Life, air travel No Comments

I’m sitting at the O’Hare Airport, with three more hours to go before my flight boards. I hope it’s on-time. I want to get home!

It was an interesting week. I transitioned my old project and I’m working on my new one. I feel like I just got the boot. I wish I could have finished the project, rather than having to transition it. I feel icky about not finishing it and I feel goofy for having such emotion tied to it.  I want to have a heart-to-heart with my old manager, telling him that, but I think it’s time for me to move along. I guess I just want absolution that I don’t suck as an employee. I need to get over that. Some days I want a J-O-B rather than the career I’ve built, but at the end of the day, I’m pretty happy with the career I’ve built.

I do need to work on the work-a-holic part. I’m still logging 60-70 hours a week. That is just plain stupid. I need to get a life, get a hobby, workout, read, write, play solitare, take classes, something other than work! I finally understand a couple of friends that I have who have no hobbies other than work. I’m turning into one of them!

So, back to the so much to do. I have 4 more performance reviews to write, agendas to create for the week, a project charter to revise and 3 project plans to work on. I want to do none of them right now. I want to play, but being that I have 3 hours - why not kick some work out??!!?! I guess that’s the work first, play later part of me.

I had breakfast this morning with Tracy - I haven’t seen her in quite a while. It was nice to catch up with her. I miss people. I’m actually turning into a social person. I don’t understand what’s up with that. After 38 years I’m coming out of my shell? What’s up with that and why couldn’t I have done that 20 years ago? I guess I’m a late bloomer? Life constantly amazes me, as much as we’re pushing things down to the next generation, there are those of us who are still behind the curve. Guess that’s what makes us unique.

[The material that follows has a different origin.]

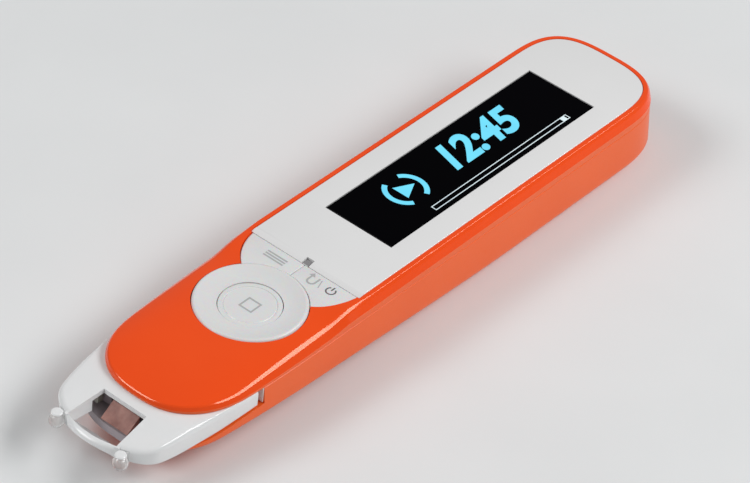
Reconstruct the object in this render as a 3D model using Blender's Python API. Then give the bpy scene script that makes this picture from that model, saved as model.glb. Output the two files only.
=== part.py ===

So, on that note, onto the next thing on my list of things I don’t really want to work on.

Star Trek

Life No Comments

So I’m a geek and I enjoy Star Trek, but wow, there are some hard core crazy Star Trek fans. The History Channel showed the story behind the Christie’s auction. The prices some people were paying for a piece of pop culture. They were some impressive pieces, but they were still props.

I think what I found the most impressive was the amount of work Christie’s had to do to catalog the warehouse and prepare for the sale. They had to go through the warehouse, verify each and every piece and figure out value. Amazing.

The Joys of Telecommuting

Life, work from home No Comments

My cold is slowly getting better. Why is it that it takes longer to get over this crap when you’re older?

I’ve had conference calls all week, but working from home made it much better. I was able to ‘leave’ early, although I started early anyway. I have work to catch up on this weekend, but since I actually don’t have to go into an office, I don’t mind (quite as much).

I had all three cats on my desk today at various times. Most of the time I don’t mind, but they have to come and jump up in the middle of conference calls. Silly girls. Margarita and Pheobe seem to be acclimating quite well. I told Jeff we should adopt another kitten. We can be the crazy cat people.

I ordered some candles and they came today. I need to put the center piece together and put it on the dining room table. I wonder if I trust the nuts not to knock it over. Hmmmm, need to think about that. I think I’ll put them together now.

Another thing to file under getting old…

Life No Comments

While we were at Disney, Jeff and I were making fun of the ways some of the teens were talking and acting (it was fun). That aside, all over Pleasure Island are signs about needing to be 21 to get into any clubs and I was joking with Jeff about how nice it would be to get carded, but of course, I’m probably old enough to be the mother of the people checking the ID’s. The worst part is that it could be true - I am old enough to be the mother of many of the people I’m interacting with. I think that can’t be true since I still feel 21 myself. I just had to laugh when I said those words.

Saturday night after the show we watched as a couple was seated across from us. Jeff made a comment about them being so young. They were, but so cute. I don’t know where time has gone.

Going back to work….

2007 Resolutions, Life, The Girls, weather No Comments

….was really hard to do this morning - 3 cups of coffee later, I finally feel a little more awake. Trying to catch up on everything is overwhelming to my little brain. I could use another week (or more) of vacation…..

Sheba was quite the lover this morning. She jumped on my desk a couple of times and demanded attention. That makes me happy, as long as she has life in her, I’m happy. Her eye is looking better, she’s keeping it open more than she was. I wonder what happened to it. Champagne is being champagne - FEED ME! Crazy cats. It is nice to have purrring company during stressful conference calls, except for when Sheba meow’s into my headset. I’m sure that made people wonder.

It’s certainly a cloudy day for South Florida. Makes me want to take a nap. I have a workout scheduled for tonight. I hope that helps my sleeping. Gotta keep up with those 2007 resolutions! Ah well, back to the grind. I hope the afternoon goes quickly and goes well!